==== Data for this task
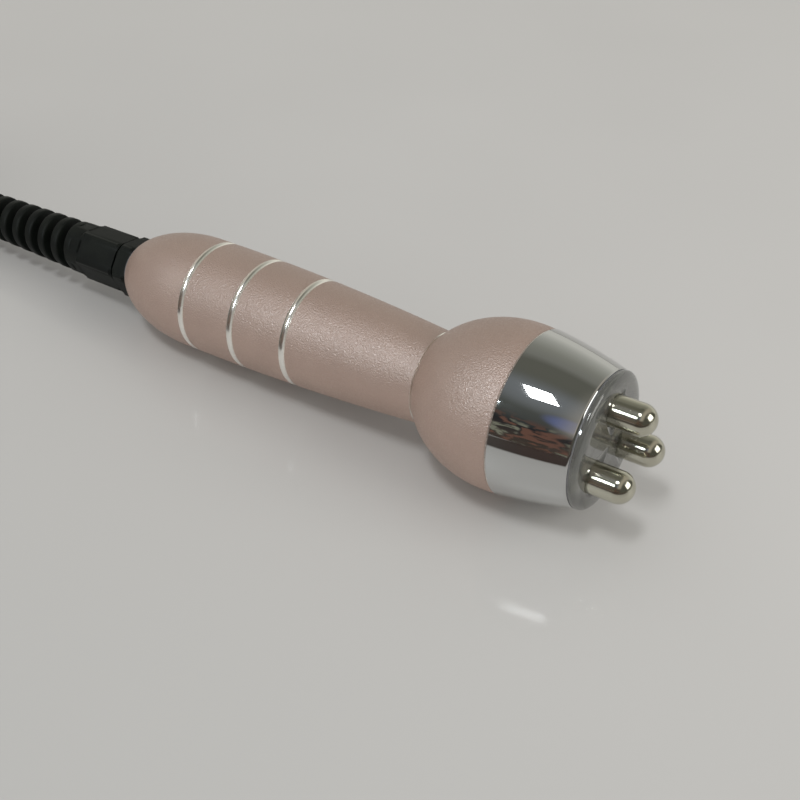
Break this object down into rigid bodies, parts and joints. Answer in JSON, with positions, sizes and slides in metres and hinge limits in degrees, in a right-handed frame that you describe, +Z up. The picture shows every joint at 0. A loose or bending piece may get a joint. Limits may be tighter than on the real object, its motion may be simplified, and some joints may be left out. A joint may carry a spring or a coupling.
{
  "type": "body slimming machine handpiece",
  "caption": "Hand-held radio-frequency handpiece of a body slimming machine: waisted metal handle, ball head with chrome collar, rounded electrodes, spiral bend protector and coiled cable.",
  "frame": {"origin": "on the table, under the middle of the handpiece's bounding box, its free cable left out", "axes": "+Z up from the table, +X along the handpiece towards the electrodes, +Y to the left of someone looking along +X"},
  "size_m": [0.3301, 0.0674, 0.0432],
  "materials": {
    "anodised_shell": "satin blasted anodised aluminium with bright-cut grooves",
    "bare_aluminium": "machined",
    "chrome_plate": "mirror plated",
    "insulator": "smoky translucent acrylic",
    "gasket_rubber": "matt",
    "electrode_metal": "polished",
    "zinc_steel": "zinc plated",
    "tinned_brass": "tinned",
    "gold_contact": "gold flashed",
    "wire_red": "insulation",
    "heat_shrink": "matt",
    "black_nylon": "moulded nylon",
    "cable_jacket": "soft satin",
    "tie_plastic": "smooth",
    "plug_metal": "satin plated"
  },
  "bodies": {
    "handpiece": {"handle_shell": "anodised_shell", "head_shell": "anodised_shell", "neck_nipple": "bare_aluminium", "disc_ring_nut": "bare_aluminium", "chrome_collar": "chrome_plate", "insulator_disc": "insulator", "disc_gasket": "gasket_rubber", "gland_gasket": "gasket_rubber", "gland_seal": "gasket_rubber", "electrode_1": "electrode_metal", "electrode_2": "electrode_metal", "electrode_3": "electrode_metal", "electrode_washers": "zinc_steel", "electrode_nuts": "zinc_steel", "plug_clamp_screws": "zinc_steel", "solder_tags": "tinned_brass", "cable_ferrule": "tinned_brass", "plug_pins": "gold_contact", "hookup_wires": "wire_red", "cable_cores": "wire_red", "plug_wires": "wire_red", "splice_sleeves": "heat_shrink", "gland_body": "black_nylon", "gland_lock_nut": "black_nylon", "bend_protector": "black_nylon", "plug_insert": "black_nylon", "inner_cable": "cable_jacket", "cable_lead": "cable_jacket", "cable_coil": "cable_jacket", "cable_tail": "cable_jacket", "plug_cable_end": "cable_jacket", "coil_tie": "tie_plastic", "plug_back_shell": "plug_metal", "plug_clamp_saddle": "plug_metal", "plug_barrel": "plug_metal"},
    "plug_nut": {"plug_coupling_nut": "plug_metal"}
  },
  "joints": [
    {"name": "plug_nut_spin", "type": "hinge", "parent": "handpiece", "child": "plug_nut", "pos_m": [-0.19193, 0.0057, 0.0297], "axis": [1, 0, 0], "continuous": true}
  ]
}
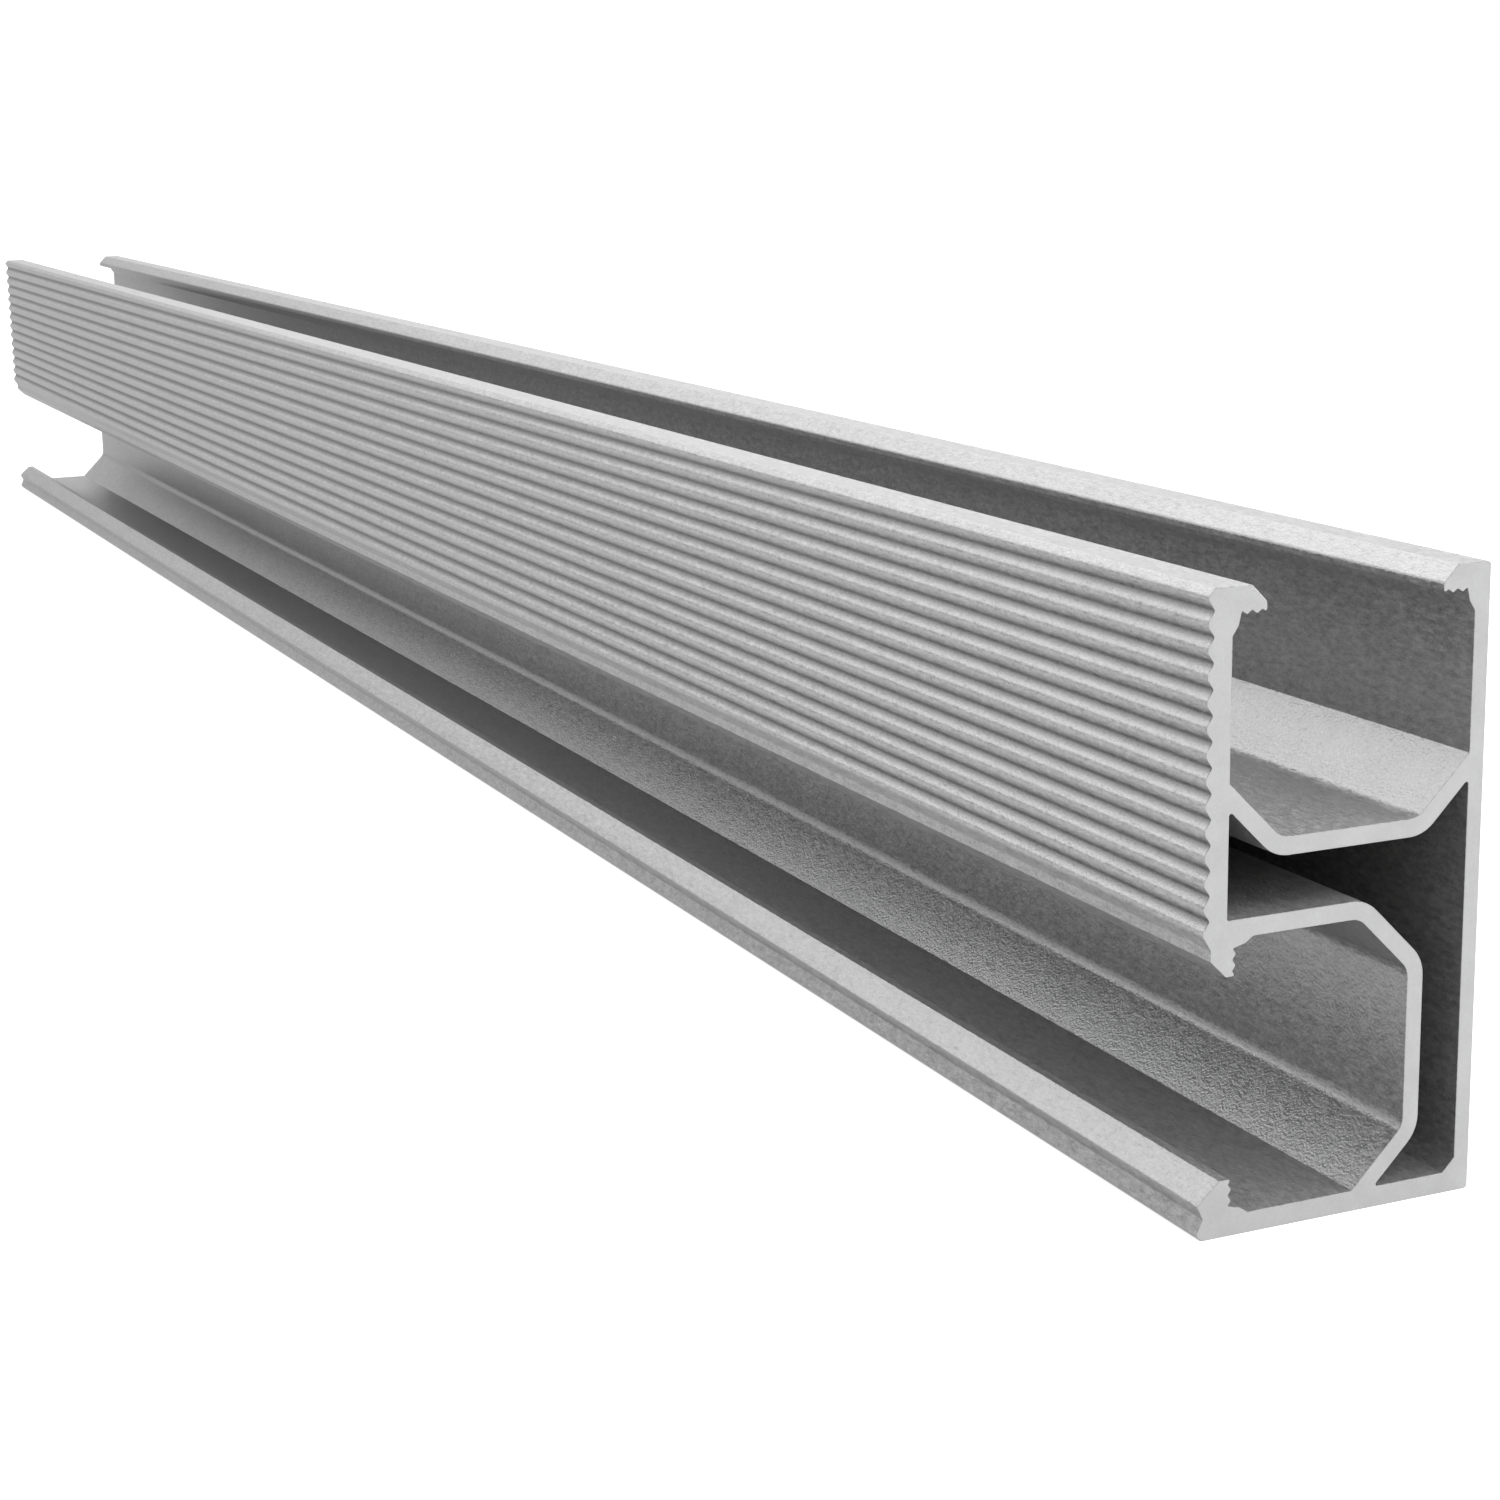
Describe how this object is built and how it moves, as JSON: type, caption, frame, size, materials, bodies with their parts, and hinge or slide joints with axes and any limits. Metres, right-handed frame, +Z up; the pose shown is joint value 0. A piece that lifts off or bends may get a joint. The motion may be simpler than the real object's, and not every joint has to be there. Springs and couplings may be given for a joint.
{
  "type": "solar mounting rail",
  "caption": "Extruded aluminium mounting rail with an open bolt channel on top, a second in its ribbed front, toothed lips, a plain rear wall and a closed chamber behind the channels.",
  "frame": {"origin": "middle of the underside, at the bottom centre of the rail's box", "axes": "+X along the rail, +Y from the ribbed front with the side channel to the plain rear wall, +Z up out of the top channel"},
  "size_m": [0.578, 0.03, 0.06],
  "materials": {
    "mill_aluminium": "matt extruded aluminium with fine die lines and sawn ends"
  },
  "bodies": {
    "root": {"rail": "mill_aluminium"}
  },
  "joints": []
}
========
What needs to be done:
Reproduce every entry shown above, precisely as it stands.

Reply:
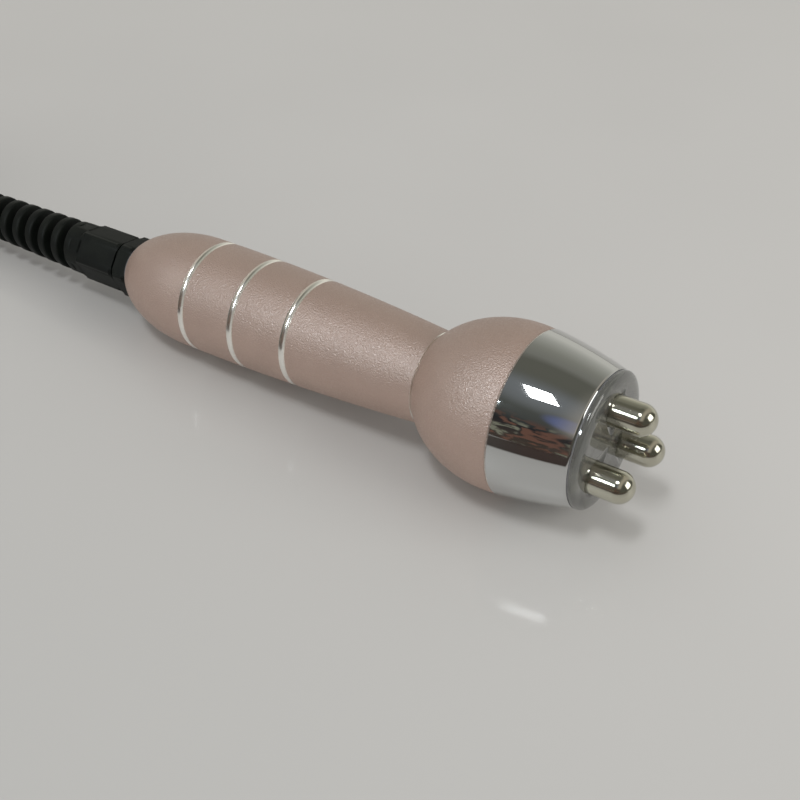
Break this object down into rigid bodies, parts and joints. Answer in JSON, with positions, sizes and slides in metres and hinge limits in degrees, in a right-handed frame that you describe, +Z up. The picture shows every joint at 0. A loose or bending piece may get a joint. Limits may be tighter than on the real object, its motion may be simplified, and some joints may be left out. A joint may carry a spring or a coupling.
{
  "type": "body slimming machine handpiece",
  "caption": "Hand-held radio-frequency handpiece of a body slimming machine: waisted metal handle, ball head with chrome collar, rounded electrodes, spiral bend protector and coiled cable.",
  "frame": {"origin": "on the table, under the middle of the handpiece's bounding box, its free cable left out", "axes": "+Z up from the table, +X along the handpiece towards the electrodes, +Y to the left of someone looking along +X"},
  "size_m": [0.3301, 0.0674, 0.0432],
  "materials": {
    "anodised_shell": "satin blasted anodised aluminium with bright-cut grooves",
    "bare_aluminium": "machined",
    "chrome_plate": "mirror plated",
    "insulator": "smoky translucent acrylic",
    "gasket_rubber": "matt",
    "electrode_metal": "polished",
    "zinc_steel": "zinc plated",
    "tinned_brass": "tinned",
    "gold_contact": "gold flashed",
    "wire_red": "insulation",
    "heat_shrink": "matt",
    "black_nylon": "moulded nylon",
    "cable_jacket": "soft satin",
    "tie_plastic": "smooth",
    "plug_metal": "satin plated"
  },
  "bodies": {
    "handpiece": {"handle_shell": "anodised_shell", "head_shell": "anodised_shell", "neck_nipple": "bare_aluminium", "disc_ring_nut": "bare_aluminium", "chrome_collar": "chrome_plate", "insulator_disc": "insulator", "disc_gasket": "gasket_rubber", "gland_gasket": "gasket_rubber", "gland_seal": "gasket_rubber", "electrode_1": "electrode_metal", "electrode_2": "electrode_metal", "electrode_3": "electrode_metal", "electrode_washers": "zinc_steel", "electrode_nuts": "zinc_steel", "plug_clamp_screws": "zinc_steel", "solder_tags": "tinned_brass", "cable_ferrule": "tinned_brass", "plug_pins": "gold_contact", "hookup_wires": "wire_red", "cable_cores": "wire_red", "plug_wires": "wire_red", "splice_sleeves": "heat_shrink", "gland_body": "black_nylon", "gland_lock_nut": "black_nylon", "bend_protector": "black_nylon", "plug_insert": "black_nylon", "inner_cable": "cable_jacket", "cable_lead": "cable_jacket", "cable_coil": "cable_jacket", "cable_tail": "cable_jacket", "plug_cable_end": "cable_jacket", "coil_tie": "tie_plastic", "plug_back_shell": "plug_metal", "plug_clamp_saddle": "plug_metal", "plug_barrel": "plug_metal"},
    "plug_nut": {"plug_coupling_nut": "plug_metal"}
  },
  "joints": [
    {"name": "plug_nut_spin", "type": "hinge", "parent": "handpiece", "child": "plug_nut", "pos_m": [-0.19193, 0.0057, 0.0297], "axis": [1, 0, 0], "continuous": true}
  ]
}
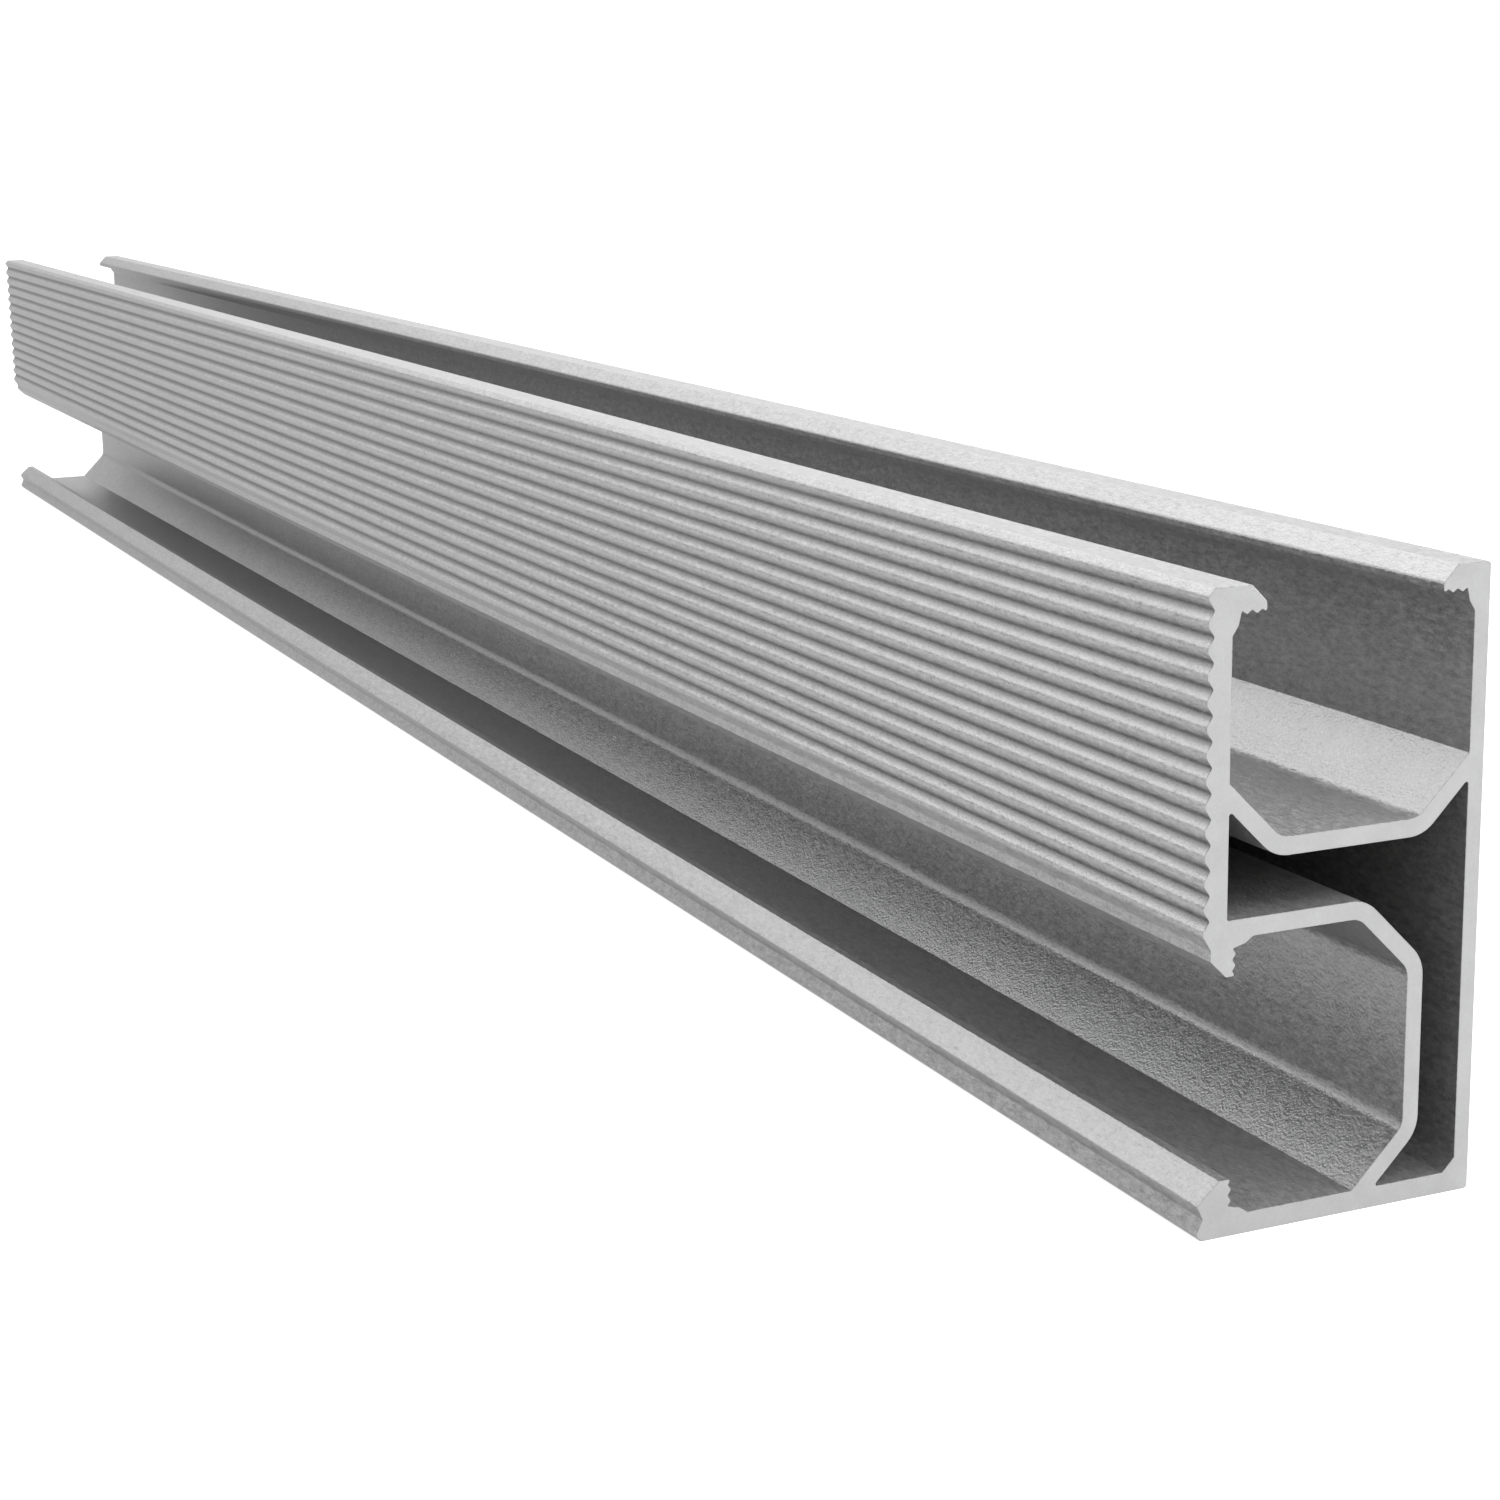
Describe how this object is built and how it moves, as JSON: type, caption, frame, size, materials, bodies with their parts, and hinge or slide joints with axes and any limits. Metres, right-handed frame, +Z up; the pose shown is joint value 0. A piece that lifts off or bends may get a joint. The motion may be simpler than the real object's, and not every joint has to be there. Springs and couplings may be given for a joint.
{
  "type": "solar mounting rail",
  "caption": "Extruded aluminium mounting rail with an open bolt channel on top, a second in its ribbed front, toothed lips, a plain rear wall and a closed chamber behind the channels.",
  "frame": {"origin": "middle of the underside, at the bottom centre of the rail's box", "axes": "+X along the rail, +Y from the ribbed front with the side channel to the plain rear wall, +Z up out of the top channel"},
  "size_m": [0.578, 0.03, 0.06],
  "materials": {
    "mill_aluminium": "matt extruded aluminium with fine die lines and sawn ends"
  },
  "bodies": {
    "root": {"rail": "mill_aluminium"}
  },
  "joints": []
}